Sometimes their defection was a matter of principle, a conversion, which was complicating, since a change of mind, when it is has intellectual integrity, has to be respected even when it has to be despised; but usually it was understood as a craven act of ingratiation, a hunger for power. When I was a student I believed this about Henry Kissinger, and stood with other students in Dag Hammarskjold Plaza to denounce him as a moser for his shuttle diplomacy. (I admit it. I am a recovering Jewish fascist.) Jewish self-hatred is another term for Jewish anti-Semitism, for the internalization of the standpoint of the enemy; and this is a genuinely grave charge. Jews who fling it about for political ends are desperate and disgraceful. And they are some of the same people who are outraged when right-wing African Americans are smeared as Uncle Toms.
So I wish to attest--I have placed my hand on my copy of The Zionist Idea--that Rahm Emanuel is not a self-hating Jew. I know this. I have never met David Axelrod, but I am aware of no grounds for the suspicion that he has committed “race treason.” (I take that charming phrase, which sounds like it was translated from Treitschke, from David Mamet’s thuggish book The Wicked Son: Anti-Semitism, Self-Hatred, and the Jews. Mamet is another one of the Most Jewish Jews of All.) Differing with Benjamin Netanyahu does not yet make you a bad Jew. If Emanuel is a self-hating Jew because he believes that Israeli settlement in the West Bank should finally cease, then I, too, am a self-hating Jew. Perhaps you will agree, friends, that this is not very plausible.
There is no reason for Israel not to stop the settlements, unless it intends to keep the territories. My own opinion is that this is Netanyahu’s intention, his Bar-Ilan oration notwithstanding. No, he does not plan to annex them. That would throw Israel’s relations with America into serious crisis. Netanyahu makes peace with Americans, not with Palestinians. His sudden conversion to the idea of a two-state solution is a peace process with the Americans, and nothing more. As I say, conversions must be respected, when they are real; but I see no evidence in Netanyahu of Begin-like or Rabin-like greatness. Politics will always keep him from history. His diplomatic strategy is to postpone diplomacy or to bog it down. He will prevaricate--proposing freezes, denying freezes--on behalf of the status quo, in which the time is never right for the recognition that the Jewish state may be destroyed not by a Palestinian state but by the failure to allow one to come into being. There is nothing visionary about this. A look at the fertility rates on the west side of the Jordan River tells the tale. The continued appeasement of the settlers, and the continued alienation of the Palestinians, and the continued cartographic distortion of the West Bank, are in no way good for Israel. It is cynical and short-sighted to suggest otherwise.

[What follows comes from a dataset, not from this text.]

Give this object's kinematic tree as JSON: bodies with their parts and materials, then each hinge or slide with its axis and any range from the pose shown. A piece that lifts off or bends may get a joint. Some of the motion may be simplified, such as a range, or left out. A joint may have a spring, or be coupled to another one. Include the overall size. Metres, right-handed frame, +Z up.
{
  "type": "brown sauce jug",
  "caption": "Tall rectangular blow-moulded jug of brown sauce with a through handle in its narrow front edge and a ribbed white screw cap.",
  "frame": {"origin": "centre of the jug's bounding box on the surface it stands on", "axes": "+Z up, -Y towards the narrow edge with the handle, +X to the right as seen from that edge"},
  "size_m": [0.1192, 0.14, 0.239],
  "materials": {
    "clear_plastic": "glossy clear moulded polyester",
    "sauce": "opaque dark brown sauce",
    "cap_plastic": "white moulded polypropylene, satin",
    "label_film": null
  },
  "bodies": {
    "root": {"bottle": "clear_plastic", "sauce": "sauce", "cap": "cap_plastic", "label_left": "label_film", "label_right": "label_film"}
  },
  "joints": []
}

So the administration's policy toward Israel is the correct one? Alas, not. It is, in fact, inexplicably obtuse. For the settlements are not what now stand between the peoples and peace. And the continued alienation of the Israelis is also not such a smart idea. Are their fears less real? They may be forgiven for concluding that Barack Obama thinks so. In the matter of empathy for the Israelis, the speech man is peculiarly speechless. Even if the two-state solution is the only solution, it fills Israelis with disquiet, and not only because they have grown accustomed to their Judea and their Samaria. The demographics of Palestine may lead to one conclusion, but the politics of Palestine may lead to another. It is characterized chiefly by chaos and hatred and violence. Economic progress on the West Bank has not been accompanied by political progress; and the quiet along the Gazan border indicates not so much that Hamas has experienced a change of heart as that the Israelis have achieved the objective of their nasty war. So Israelis cannot help but look upon the Palestinian situation with dread. A dove, too, should be able to grasp this. But Obama so far refuses to do so. A visit to Buchenwald, even in the company of Elie Wiesel, is not what the Israelis are seeking from him. A policy of tough love must show love as well as toughness.

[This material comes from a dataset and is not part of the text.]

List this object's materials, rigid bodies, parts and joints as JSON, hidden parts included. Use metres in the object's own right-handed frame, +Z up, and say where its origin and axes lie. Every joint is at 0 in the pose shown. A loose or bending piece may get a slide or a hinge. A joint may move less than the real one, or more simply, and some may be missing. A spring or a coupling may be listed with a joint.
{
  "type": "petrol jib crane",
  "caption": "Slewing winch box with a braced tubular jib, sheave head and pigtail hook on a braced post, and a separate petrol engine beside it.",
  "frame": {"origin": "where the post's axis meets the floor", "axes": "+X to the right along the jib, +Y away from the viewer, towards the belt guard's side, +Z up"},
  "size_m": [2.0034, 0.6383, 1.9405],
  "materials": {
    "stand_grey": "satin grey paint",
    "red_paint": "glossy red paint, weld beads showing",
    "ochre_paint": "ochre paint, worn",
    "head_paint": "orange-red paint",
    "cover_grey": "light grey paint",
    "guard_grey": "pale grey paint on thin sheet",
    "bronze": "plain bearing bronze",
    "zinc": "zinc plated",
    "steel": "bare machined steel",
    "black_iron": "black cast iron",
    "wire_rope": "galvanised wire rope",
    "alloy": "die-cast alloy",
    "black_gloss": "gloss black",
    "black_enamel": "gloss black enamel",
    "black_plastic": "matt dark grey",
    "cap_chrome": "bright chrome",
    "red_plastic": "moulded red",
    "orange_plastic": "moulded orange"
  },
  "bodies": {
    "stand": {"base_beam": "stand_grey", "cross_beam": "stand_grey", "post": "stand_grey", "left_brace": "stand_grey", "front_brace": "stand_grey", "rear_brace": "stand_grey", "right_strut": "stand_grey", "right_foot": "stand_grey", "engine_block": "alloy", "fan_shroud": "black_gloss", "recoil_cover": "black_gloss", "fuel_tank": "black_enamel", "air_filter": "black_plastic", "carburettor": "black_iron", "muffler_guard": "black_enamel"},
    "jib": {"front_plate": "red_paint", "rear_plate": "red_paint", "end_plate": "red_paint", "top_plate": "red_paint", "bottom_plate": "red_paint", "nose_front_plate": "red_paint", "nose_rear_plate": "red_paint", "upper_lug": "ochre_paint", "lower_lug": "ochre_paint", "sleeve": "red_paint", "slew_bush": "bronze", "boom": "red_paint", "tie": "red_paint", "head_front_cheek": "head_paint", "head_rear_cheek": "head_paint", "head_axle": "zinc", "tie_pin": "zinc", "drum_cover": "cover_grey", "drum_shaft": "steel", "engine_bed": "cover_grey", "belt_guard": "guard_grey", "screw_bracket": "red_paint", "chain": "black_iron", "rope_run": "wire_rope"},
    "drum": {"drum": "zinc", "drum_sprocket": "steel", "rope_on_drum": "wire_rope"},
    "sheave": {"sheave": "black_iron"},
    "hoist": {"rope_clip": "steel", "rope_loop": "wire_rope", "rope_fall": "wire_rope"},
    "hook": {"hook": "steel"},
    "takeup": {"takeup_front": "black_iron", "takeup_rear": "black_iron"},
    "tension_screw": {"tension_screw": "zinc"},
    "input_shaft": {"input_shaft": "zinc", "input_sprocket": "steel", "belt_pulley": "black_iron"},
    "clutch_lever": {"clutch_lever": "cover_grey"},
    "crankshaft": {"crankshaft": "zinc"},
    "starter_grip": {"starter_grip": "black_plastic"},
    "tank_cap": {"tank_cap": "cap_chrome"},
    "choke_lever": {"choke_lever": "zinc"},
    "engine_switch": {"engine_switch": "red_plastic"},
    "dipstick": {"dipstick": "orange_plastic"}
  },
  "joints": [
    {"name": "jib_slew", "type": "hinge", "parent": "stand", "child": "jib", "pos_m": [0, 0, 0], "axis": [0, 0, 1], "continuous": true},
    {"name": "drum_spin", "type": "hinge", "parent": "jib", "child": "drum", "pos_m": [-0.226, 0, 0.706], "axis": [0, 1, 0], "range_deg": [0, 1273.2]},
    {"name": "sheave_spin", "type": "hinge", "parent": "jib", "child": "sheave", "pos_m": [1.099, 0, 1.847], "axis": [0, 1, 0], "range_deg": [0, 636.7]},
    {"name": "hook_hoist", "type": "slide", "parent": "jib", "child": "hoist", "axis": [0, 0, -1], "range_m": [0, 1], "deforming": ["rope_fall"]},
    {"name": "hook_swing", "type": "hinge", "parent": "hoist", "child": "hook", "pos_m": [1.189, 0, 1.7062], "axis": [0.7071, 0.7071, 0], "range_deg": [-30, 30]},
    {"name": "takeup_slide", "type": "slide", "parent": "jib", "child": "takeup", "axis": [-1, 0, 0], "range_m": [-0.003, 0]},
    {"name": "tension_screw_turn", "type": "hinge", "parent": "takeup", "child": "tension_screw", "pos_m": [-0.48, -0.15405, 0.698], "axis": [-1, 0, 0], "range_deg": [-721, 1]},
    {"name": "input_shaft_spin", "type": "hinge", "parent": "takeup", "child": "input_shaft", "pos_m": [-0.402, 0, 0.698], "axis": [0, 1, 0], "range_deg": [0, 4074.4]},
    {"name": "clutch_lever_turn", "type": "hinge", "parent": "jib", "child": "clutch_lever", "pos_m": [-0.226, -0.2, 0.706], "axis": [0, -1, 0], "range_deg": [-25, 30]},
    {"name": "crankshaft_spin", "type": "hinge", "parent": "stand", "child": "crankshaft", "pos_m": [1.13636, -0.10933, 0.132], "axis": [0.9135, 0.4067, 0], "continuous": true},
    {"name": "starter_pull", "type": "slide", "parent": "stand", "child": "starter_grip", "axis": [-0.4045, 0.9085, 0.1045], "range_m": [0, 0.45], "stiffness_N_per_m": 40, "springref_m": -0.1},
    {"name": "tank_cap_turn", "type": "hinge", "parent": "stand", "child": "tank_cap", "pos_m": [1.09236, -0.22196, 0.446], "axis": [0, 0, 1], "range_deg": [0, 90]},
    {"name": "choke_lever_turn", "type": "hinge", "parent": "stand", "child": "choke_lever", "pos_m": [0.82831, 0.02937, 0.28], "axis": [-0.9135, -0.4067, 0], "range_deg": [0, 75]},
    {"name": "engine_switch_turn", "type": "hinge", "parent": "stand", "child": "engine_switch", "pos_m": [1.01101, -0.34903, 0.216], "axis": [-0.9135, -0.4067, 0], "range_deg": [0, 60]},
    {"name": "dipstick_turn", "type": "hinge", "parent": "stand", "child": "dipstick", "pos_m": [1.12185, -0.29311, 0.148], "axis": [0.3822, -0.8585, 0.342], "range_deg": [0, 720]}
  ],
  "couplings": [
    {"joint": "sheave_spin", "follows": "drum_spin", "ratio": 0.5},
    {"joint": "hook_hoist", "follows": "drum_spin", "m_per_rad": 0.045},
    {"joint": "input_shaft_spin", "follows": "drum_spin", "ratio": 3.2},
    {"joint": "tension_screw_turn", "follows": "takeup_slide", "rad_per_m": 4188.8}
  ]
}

Obama's stringency about “natural growth” in Israeli settlements was more than a tactical error. In its fervor to move things forward it set things back, by undoing previous understandings that were designed to make this diplomacy a little less excruciating. The great irony is that what it set back most of all may have been the Palestinian leadership and its view of what is to be expected of it. Briefly, Obama has restored Abbas to Arafat’s concept of the historical agency of the Palestinians. I do not mean that Abbas is mendacious or corrupt in the Arafat way. I mean that he has now assumed Arafat’s failed posture of righteous passivity, of waiting for the international community, or the United States, to deliver. Obama’s great opening to the Muslim world, a strange blend of realism and multiculturalism, seems so far only to have imbued the Muslim world with the sense that in the cause of reconciliation with Israel it need exert itself no more, because it has at last been understood.
I am not one of those Jews who are maddened by American “pressure” on Israel, but I do not take kindly to it when it is accompanied by a bow to the Saudi king.